In modern Western culture, that balance has largely been lost. We are left with the empty cross: resurrection without crucifixion, transcendence without ordeal. Suffering is medicalised, managed therapeutically, or avoided altogether.
Through my own experiences over successive summers, I have come to see that the capacity to hold tension through shared public symbols and rituals has weakened, even if it has not disappeared altogether. While the recent pier-to-pub swim is a tightly managed but notable exception, this capacity more often re-emerges in highly structured individual rituals that allow people to encounter danger within an otherwise regulated and risk-averse culture.
I have come to call this modern ritualistic orientation “DARK Spirituality”. I first introduced the term in response to a growing unease I encountered among students and the wider culture that contemporary accounts of wellbeing, resilience and meaning were missing something essential.
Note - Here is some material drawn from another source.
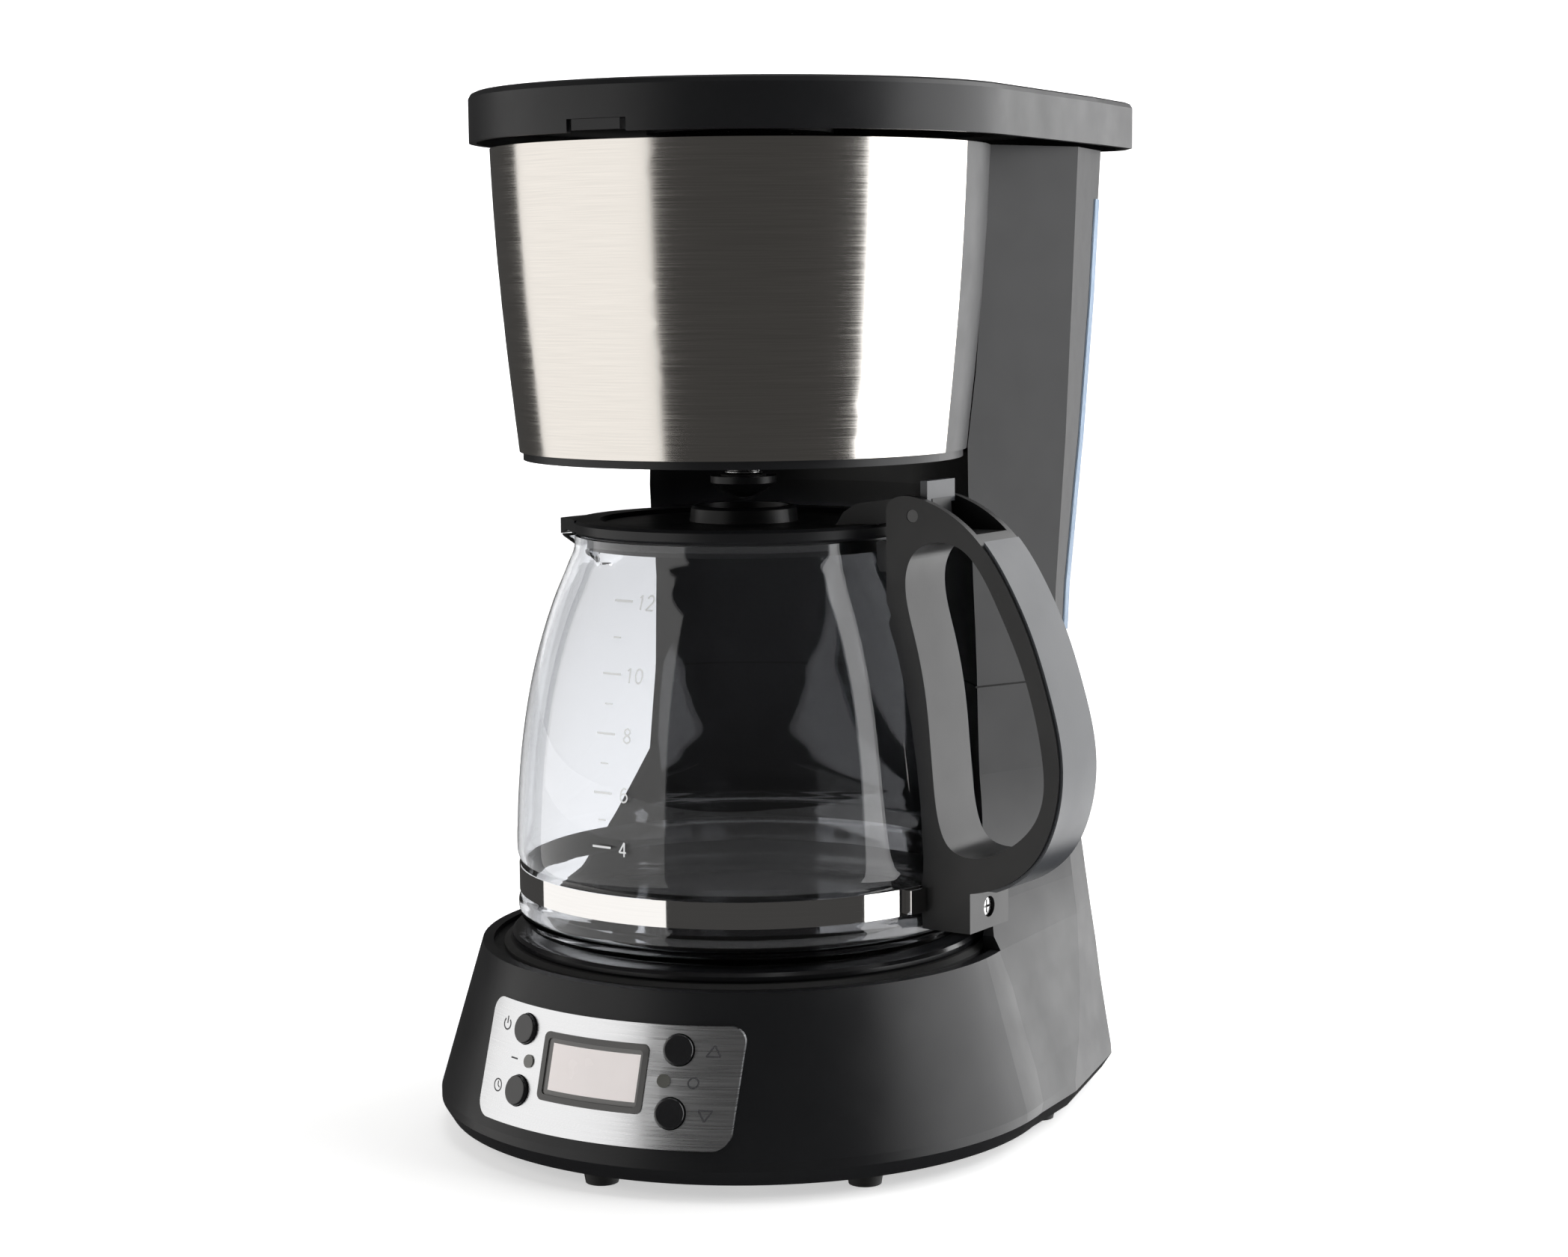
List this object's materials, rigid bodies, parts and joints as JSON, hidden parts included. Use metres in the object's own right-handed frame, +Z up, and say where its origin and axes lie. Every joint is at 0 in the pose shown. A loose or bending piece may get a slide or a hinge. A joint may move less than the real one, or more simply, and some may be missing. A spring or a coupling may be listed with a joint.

The acronym DARK names what modern Western culture struggles to acknowledge: that Difficulty, Ambiguity, Revelation and Kinesis are not irrational states to be eliminated, but conditions through which meaningful ritual can bring about a reconnection with the life-giving Dionysian elements. Taken together, these states describe a way of engaging in life that accepts danger, uncertainty, insight and restlessness as necessary rather than pathological.
In this sense, DARK Spirituality does not oppose the modern world; it responds to it. It takes seriously Freud’s recognition that life is inherently difficult and disturbing, and that human beings are aware of this through the death drive. It also answers Nietzsche’s warning that cultures which deny danger and extremity become lifeless rather than secure. The Apollonian pier offers structure and reassurance, but it cannot, and should not, try to abolish the Dionysian depths beneath it. My experience at Lorne illustrates how a summer ritual allows those depths to be approached without being consumed by them.
DARK Spirituality does not deny the need for caution or responsibility, but it rejects the illusion that human experience can be made safe without engagement with the darker aspects of life. The ocean remains unpredictable and unforgiving, whether we acknowledge it or not.
Perhaps the deeper purpose of summer was never simply rest or recuperation, but the chance to take part in a ritual that helps us to feel dangerously alive. To deliberately engage in a difficult and discombobulating situation is to return renewed rather than diminished.